While the basic principles of options trading are not hard to master, experts caution that options involving bonds involve issues that can trip up a trader.
Zero-sum game. All options — stocks or bonds — are a zero-sum game, with a loser for every winner. A small investor just getting into this would likely be up against traders with a lot more experience, better information and deeper pockets. Buying an option means paying a premium that varies with options terms and market conditions.
“Using options to hedge interest rate risk is effective, but only so on bond yields that offer attractive interest rates because sometimes the yield doesn’t cover the cost of the option,” Kroeger says.
Requires attention. Options contracts tend to lose value as the expiration date approaches and there is less time for the security price to move in the trader’s favor. For bond options there are additional factors like the approach of the bond’s maturity.

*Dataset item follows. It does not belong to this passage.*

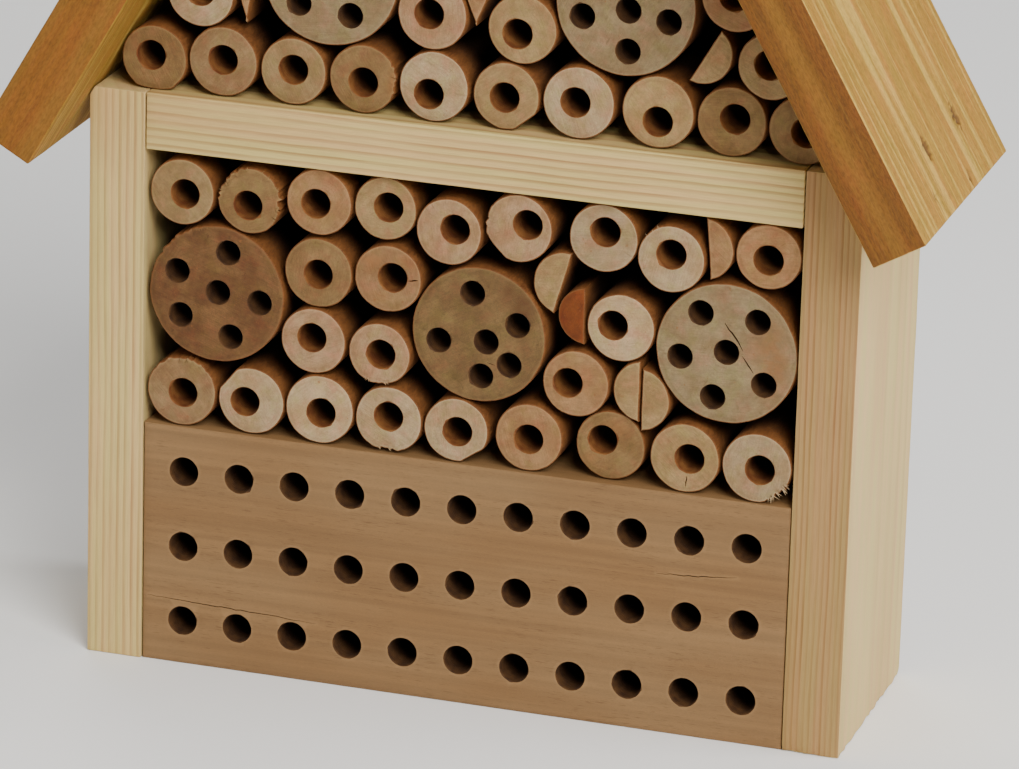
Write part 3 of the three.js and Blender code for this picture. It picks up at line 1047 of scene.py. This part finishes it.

[Read: Which Treasury Bonds Are Best?]
A foreign language. Terms like call, put, premium and strike price are just the beginning. The options trader should also master a string of unfamiliar terms like beta, delta and gamma that describe factors affecting the option’s value.
The bottom line. Trading bond options is something the small investor can do to speculate on interest-rate changes, to insure a bond portfolio or to boost income. But it’s a risky, alien world that should best left to those who are willing to learn some tricky skills, work hard and live with some nasty losses in the early days.